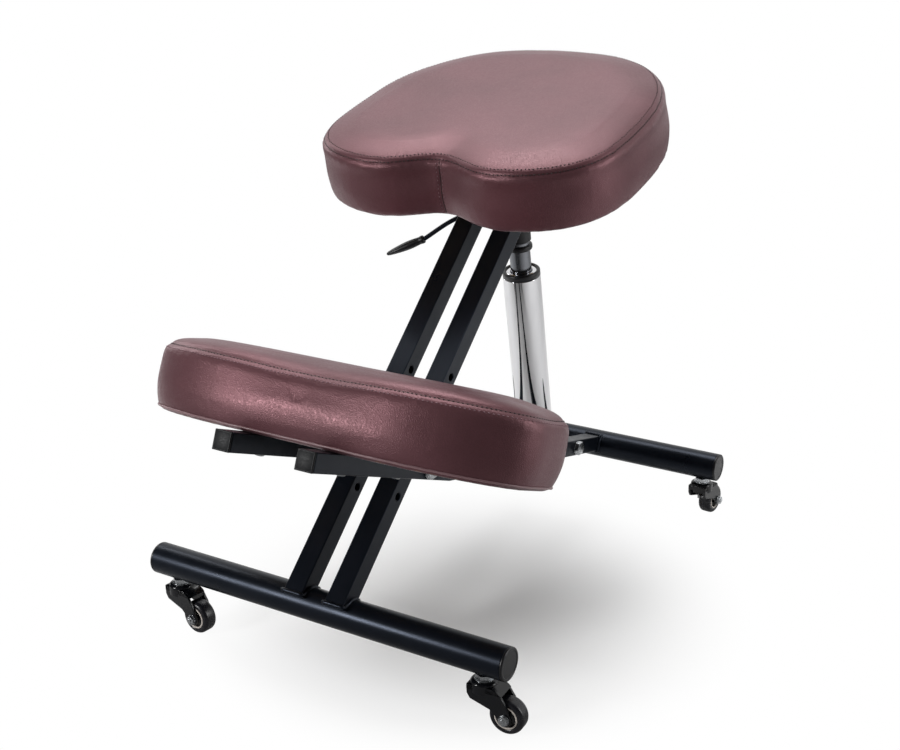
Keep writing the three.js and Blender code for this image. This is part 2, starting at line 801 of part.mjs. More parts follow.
// Piston rod with its lock nut, and the cylinder that slides over it
const pistonTop = pistonHeight + pistonThickness;
const cylinderBore = cylinderRadius - cylinderWall;
const rodNutBottom = plateTopHeight + weldGap;
const rodNut = hexagon(rodNutFlats, [0, 0, rodNutBottom], [0, 0, rodNutBottom + rodNutHeight]);
const pistonRod = turned([
  [0, footTubeRadius + weldGap],
  [pistonRodRadius, footTubeRadius + weldGap],
  [pistonRodRadius, pistonHeight],
  [cylinderBore - runGap, pistonHeight],
  [cylinderBore - runGap, pistonTop],
  [0, pistonTop],
], smallSteps);
addPiece(liftGroup, 'piston_rod', join([pistonRod, rodNut]), finishes.steel);

const cylinderTop = headBottom + headSeatDepth;
const cylinder = cut(
  ring(cylinderRadius, valvePinRadius + runGap, cylinderBottom, cylinderTop),
  [
    between(
      cylinderBore,
      [0, 0, cylinderBottom + cylinderEnd],
      [0, 0, cylinderTop - cylinderEnd],
      roundSteps,
    ),
    drill(
      pistonRodRadius + runGap,
      [0, 0, cylinderBottom - cylinderEnd],
      [0, 0, cylinderBottom + 2 * cylinderEnd],
    ),
  ],
);
addPiece(liftGroup, 'gas_cylinder', cylinder, finishes.chrome);

// Release button: a pin in the cylinder's end with a head that the lever presses
const buttonBottom = cylinderTop + weldGap + buttonTravel;
const buttonTop = buttonBottom + buttonHeight;
const button = turned([
  [0, cylinderTop - 2 * cylinderEnd],
  [valvePinRadius, cylinderTop - 2 * cylinderEnd],
  [valvePinRadius, buttonBottom],
  [buttonRadius, buttonBottom],
  [buttonRadius, buttonTop],
  [0, buttonTop],
], smallSteps);
addPiece(liftGroup, 'release_button', button, finishes.steel);

// Lift head: a collar and socket on the cylinder, a slot for the lever, and a tongue for the pin
const tongueBottom = buttonTop + weldGap;
const tongueTop = tongueBottom + leverTongueHeight;
const leverHeight = tongueBottom + leverTongueHeight / 2;
const headShoulder = liftLength - earRadius - earRoom;
const headTop = liftLength + headTongueRadius;
const headBody = join([
  turned([
    [0, headBottom],
    [headRadius + headCollarLip, headBottom],
    [headRadius + headCollarLip, headBottom + headCollar],
    [headRadius, headBottom + headCollar + headCollarLip],
    [headRadius, headShoulder],
    [0, headShoulder],
  ]),
  sidePlate([
    new THREE.Vector2(-headTongueRadius, headShoulder - headTongueRoot),
    new THREE.Vector2(headTongueRadius, headShoulder - headTongueRoot),
    new THREE.Vector2(headTongueRadius, headTop - headChamfer),
    new THREE.Vector2(headTongueRadius - headChamfer, headTop),
    new THREE.Vector2(headChamfer - headTongueRadius, headTop),
    new THREE.Vector2(-headTongueRadius, headTop - headChamfer),
  ], -headTongueWidth / 2 + runGap, headTongueWidth / 2 - runGap),
]);
const slotHalf = leverTongueWidth / 2 + runGap;
const leverPinEnds = headRadius - leverPinCover;
const head = cut(headBody, [
  drill(
    cylinderRadius + weldGap,
    [0, 0, headBottom - headCollar],
    [0, 0, cylinderTop + weldGap],
    roundSteps,
  ),
  drill(buttonRadius + buttonRoom, [0, 0, cylinderTop], [0, 0, tongueTop]),
  block(
    [4 * headRadius, 2 * slotHalf, leverTongueHeight + 2 * leverSlotMargin],
    [0, 0, leverHeight],
  ),
  drill(headPinRadius + headPinPlay, [-headRadius, 0, liftLength], [headRadius, 0, liftLength]),
  drill(
    leverPinRadius + runGap,
    [-leverPinOffset, -headRadius, leverHeight],
    [-leverPinOffset, headRadius, leverHeight],
  ),
]);
addPiece(liftGroup, 'lift_head', head, finishes.blackPlastic);

const leverPin = between(
  leverPinRadius,
  [-leverPinOffset, -leverPinEnds, leverHeight],
  [-leverPinOffset, leverPinEnds, leverHeight],
);
addPiece(liftGroup, 'lever_pin', leverPin, finishes.steel);

// Lever: a tongue in the slot, then a bent rod. Its points are set in the chair's own directions.
const leverPoint = ({ out, forward, drop }) => {
  const turn = new THREE.Vector2(-forward, -drop).rotateAround(new THREE.Vector2(), -radians(columnLean));
  return new THREE.Vector3(-out, turn.x, leverHeight + turn.y);
};
const rodEnd = new THREE.Vector3(-leverPinOffset - leverRodRoot, 0, leverHeight);
const rodBendEnd = leverPoint(leverCollar);
const paddleEnd = leverPoint(leverTip);
const paddleWay = paddleEnd.clone().sub(rodBendEnd).normalize();
const paddleStart = rodBendEnd.clone().addScaledVector(paddleWay, leverRodRadius);
const rodTip = paddleStart.clone().addScaledVector(paddleWay, rodInPaddle);
const rodPath = new THREE.CatmullRomCurve3([
  rodEnd,
  new THREE.Vector3(-leverOut, 0, leverHeight),
  leverPoint(leverBend),
  rodBendEnd,
]);
const rodSection = new THREE.Shape();
rodSection.absarc(0, 0, leverRodRadius, 0, 2 * Math.PI, false);
const rod = new THREE.ExtrudeGeometry(rodSection, {
  steps: rodSteps,
  curveSegments: rodSides,
  bevelEnabled: false,
  extrudePath: rodPath,
});
const tongueLength = leverPinOffset + leverTongueTail + leverTongueReach;
const tongue = block(
  [tongueLength, leverTongueWidth, leverTongueHeight],
  [leverTongueReach - tongueLength / 2, 0, leverHeight],
);
const leverBore = drill(
  leverPinRadius + runGap,
  [-leverPinOffset, -headRadius, leverHeight],
  [-leverPinOffset, headRadius, leverHeight],
);
const rodStraight = between(leverRodRadius, rodBendEnd.toArray(), rodTip.toArray());
const lever = cut(join([rod, tongue, rodStraight]), [leverBore]);
addPiece(liftGroup, 'lever_rod', lever, finishes.powderCoat);

// Paddle: a flattened grip that starts at a collar on the rod and thins towards its tip
const paddleLength = paddleStart.distanceTo(paddleEnd);
const paddle = new THREE.CylinderGeometry(1, 1, paddleLength, smallSteps, paddleSteps);
const paddlePlace = paddle.attributes.position;
for (let index = 0; index < paddlePlace.count; index += 1) {
  const share = Math.max(0.5 + paddlePlace.getY(index) / paddleLength, 0);
  const thickness = THREE.MathUtils.lerp(paddleThickness, paddleTipThickness, share ** paddleThinning);
  const width = paddleWidth * Math.sqrt(Math.max(1 - share ** paddleRounding, paddleBlunt));
  paddlePlace.setX(index, paddlePlace.getX(index) * width / 2);
  paddlePlace.setZ(index, paddlePlace.getZ(index) * thickness / 2);
}
paddle.translate(0, paddleLength / 2, 0);
const paddleBore = drill(
  leverRodRadius + weldGap,
  [0, -rodInPaddle, 0],
  [0, rodInPaddle + weldGap, 0],
  smallSteps,
);
const paddlePiece = addPiece(liftGroup, 'lever_paddle', cut(paddle, [paddleBore]), finishes.blackPlastic);
paddlePiece.position.copy(paddleStart);
paddlePiece.quaternion.setFromUnitVectors(new THREE.Vector3(0, 1, 0), paddleWay);

// The pin through the ears and the head, with a clip on it outside each ear
const clipInnerX = seatBarX - barSide / 2;
const clipOuterX = clipInnerX + pinClipThickness;
const pinPart = (radius, fromX, toX) => between(
  radius,
  [fromX, headPivot.x, headPivot.y],
  [toX, headPivot.x, headPivot.y],
);
const headPin = join([
  pinPart(headPinRadius, -clipOuterX - pinEnd, clipOuterX + pinEnd),
  pinPart(pinClipRadius, -clipOuterX, -clipInnerX),
  pinPart(pinClipRadius, clipInnerX, clipOuterX),
]);
addPiece(chair, 'lift_pin', headPin, finishes.steel);

// Casters: a stem fixed in the crossbar, a fork that swivels on it, and a wheel on its axle
const forkOutline = () => {
  const outline = new THREE.Shape();
  const bossWay = Math.asin(forkBossStart);
  outline.moveTo(-forkHeadRadius, forkTop - forkShoulder);
  outline.lineTo(-forkHeadRadius, forkTop - forkRoof - forkSkirt);
  outline.absarc(casterTrail, wheelRadius, forkBossRadius, Math.PI + bossWay, 2 * Math.PI + bossWay, false);
  outline.lineTo(casterTrail - forkShoulder, forkTop - forkRoof);
  outline.lineTo(forkHeadRadius, forkTop - forkShoulder);
  return outline;
};

const wheelTurned = (profile) => turned(profile, wheelSteps).rotateX(Math.PI / 2);

const makeCaster = (place, crossbar, frameX, swivel) => {
  const frameY = crossbar.x;
  const undersideZ = crossbar.y - crossbarRadius;
  const fixed = new THREE.Group();
  fixed.position.set(frameX, frameY, 0);
  chair.add(fixed);
  const nutTop = undersideZ - weldGap;
  const nutBottom = nutTop - stemNutHeight;
  const roofBottom = forkTop - forkRoof;
  const kingpinHeadTop = roofBottom - weldGap;
  const insertBottom = undersideZ + crossbarWall + weldGap;
  const stem = join([
    between(stemRadius, [0, 0, nutTop - bite], [0, 0, undersideZ + stemReach]),
    hexagon(stemNutFlats, [0, 0, nutBottom], [0, 0, nutTop]),
    between(kingpinRadius, [0, 0, kingpinHeadTop - bite], [0, 0, nutBottom + bite]),
    between(kingpinHeadRadius, [0, 0, kingpinHeadTop - kingpinHeadHeight], [0, 0, kingpinHeadTop]),
  ]);
  const insert = common(
    between(
      stemInsertRadius,
      [0, 0, insertBottom - stemReach],
      [0, 0, insertBottom + stemInsertHeight],
    ),
    between(
      crossbarRadius - crossbarWall - weldGap,
      [-stemInsertRadius * 2, 0, crossbar.y],
      [stemInsertRadius * 2, 0, crossbar.y],
      roundSteps,
    ),
  );
  addPiece(fixed, `caster_stem_${place}`, join([stem, insert]), finishes.steel);

  const swivelGroup = new THREE.Group();
  swivelGroup.position.set(frameX, frameY, 0);
  swivelGroup.rotation.z = radians(swivel);
  chair.add(swivelGroup);
  const cheeks = sidePlate(forkOutline(), -forkWidth / 2, forkWidth / 2).rotateZ(-Math.PI / 2);
  const slotWidth = wheelWidth + 2 * wheelSideGap;
  const fork = cut(
    join([
      cheeks,
      between(forkHeadRadius, [0, 0, roofBottom - forkSkirt], [0, 0, forkTop], wheelSteps),
    ]),
    [
      block([casterTrail * 4, slotWidth, roofBottom * 2], [0, 0, 0]),
      drill(kingpinRadius + runGap, [0, 0, roofBottom - forkRoof], [0, 0, forkTop + forkRoof]),
      drill(
        axleRadius + runGap,
        [casterTrail, -forkWidth, wheelRadius],
        [casterTrail, forkWidth, wheelRadius],
      ),
    ],
  );
  addPiece(swivelGroup, `caster_fork_${place}`, fork, finishes.blackPlastic);

  const face = forkWidth / 2 + weldGap;
  const nutEnd = face + axleHeadHeight;
  const axleAt = (radius, from, to, hex = false) => (hex ? hexagon : between)(
    radius,
    [casterTrail, from, wheelRadius],
    [casterTrail, to, wheelRadius],
  );
  const axle = join([
    axleAt(axleRadius, -nutEnd - axleEnd, face + axleHeadHeight / 2),
    axleAt(axleHeadFlats, face, face + axleHeadHeight, true),
    axleAt(axleHeadFlats, -face, -nutEnd, true),
  ]);
  addPiece(swivelGroup, `caster_axle_${place}`, axle, finishes.steel);

  const wheelGroup = new THREE.Group();
  wheelGroup.position.set(casterTrail, 0, wheelRadius);
  swivelGroup.add(wheelGroup);
  const half = wheelWidth / 2;
  const boreRadius = axleRadius + runGap;
  const ringInner = hubRadius - hubRingWidth;
  const hub = wheelTurned([
    [boreRadius, -half],
    [ringInner, hubRecess - half],
    [ringInner, -half],
    [hubRadius, -half],
    [hubRadius, half],
    [ringInner, half],
    [ringInner, half - hubRecess],
    [boreRadius, half],
  ]);
  addPiece(wheelGroup, `caster_hub_${place}`, hub, finishes.hub);
  const tyreBore = hubRadius + weldGap;
  const tyre = wheelTurned([
    [tyreBore, -half],
    [wheelRadius - tyreEdge, -half],
    [wheelRadius, tyreEdge - half],
    [wheelRadius, half - tyreEdge],
    [wheelRadius - tyreEdge, half],
    [tyreBore, half],
  ]);
  addPiece(wheelGroup, `caster_tyre_${place}`, tyre, finishes.tyre);
};

for (const [end, axle] of Object.entries({ front: frontAxle, rear: rearAxle })) {
  for (const [sideName, side] of Object.entries(sides)) {
    const place = `${end}_${sideName}`;
    makeCaster(place, axle, side * casterX[end], casterSwivels[place]);
  }
}

// The origin is the middle of the chair's box, on the floor
chair.updateMatrixWorld(true);
const bounds = new THREE.Box3().setFromObject(chair, true);
const middle = bounds.getCenter(new THREE.Vector3());
const part = new THREE.Group();
part.add(chair);
chair.position.set(-middle.x, -middle.y, -bounds.min.z);
part.updateMatrixWorld(true);

export default part;
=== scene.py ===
"""A kneeling chair: upholstery, steel frames, gas lift and casters, built round the packed frame."""

import json
import math
from functools import cache

import bmesh
import bpy
import numpy as np
from bpy.props import FloatProperty, FloatVectorProperty, IntProperty, PointerProperty
from mathutils import Matrix, Vector, noise
from mathutils.bvhtree import BVHTree
from mathutils.kdtree import KDTree


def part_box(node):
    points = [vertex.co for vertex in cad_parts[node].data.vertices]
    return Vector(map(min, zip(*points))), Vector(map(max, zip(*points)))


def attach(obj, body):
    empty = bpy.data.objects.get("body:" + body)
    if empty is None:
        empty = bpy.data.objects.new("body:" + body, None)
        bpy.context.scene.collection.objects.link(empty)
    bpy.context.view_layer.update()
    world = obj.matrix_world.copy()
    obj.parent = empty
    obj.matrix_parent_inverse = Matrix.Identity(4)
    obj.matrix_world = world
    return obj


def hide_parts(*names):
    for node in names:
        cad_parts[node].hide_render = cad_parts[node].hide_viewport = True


bl_info = {
    "name": "Kneeling Chair",
    "version": (1, 0, 0),
    "blender": (4, 5, 0),
    "location": "View3D > Sidebar > Chair",
    "description": "Builds a kneeling chair with upholstered seat and knee pad, gas lift and casters",
    "category": "Add Mesh",
}

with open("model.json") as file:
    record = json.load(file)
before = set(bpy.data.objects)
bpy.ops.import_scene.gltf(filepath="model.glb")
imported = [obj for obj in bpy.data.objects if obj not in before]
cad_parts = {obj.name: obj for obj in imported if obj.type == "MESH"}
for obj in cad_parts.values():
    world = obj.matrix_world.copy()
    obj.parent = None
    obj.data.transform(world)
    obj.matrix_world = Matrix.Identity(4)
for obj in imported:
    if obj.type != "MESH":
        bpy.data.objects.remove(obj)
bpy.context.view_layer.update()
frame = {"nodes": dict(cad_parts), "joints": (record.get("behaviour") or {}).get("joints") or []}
joints = {joint["name"]: joint for joint in frame["joints"]}

MM = 0.001
SIDES = {"left": -1, "right": 1}
ENDS = {"front": "front_frame", "rear": "rear_frame"}
X_WAY = Vector((1, 0, 0))
UP = Vector((0, 0, 1))
QUARTER = math.pi / 2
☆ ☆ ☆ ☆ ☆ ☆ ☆
Beginning with the line containing "on the floor" and ending with the line containing "from functools import cache", extract those lines exactly from the listing above, and only those.

// The origin is the middle of the chair's box, on the floor
chair.updateMatrixWorld(true);
const bounds = new THREE.Box3().setFromObject(chair, true);
const middle = bounds.getCenter(new THREE.Vector3());
const part = new THREE.Group();
part.add(chair);
chair.position.set(-middle.x, -middle.y, -bounds.min.z);
part.updateMatrixWorld(true);

export default part;
=== scene.py ===
"""A kneeling chair: upholstery, steel frames, gas lift and casters, built round the packed frame."""

import json
import math
from functools import cache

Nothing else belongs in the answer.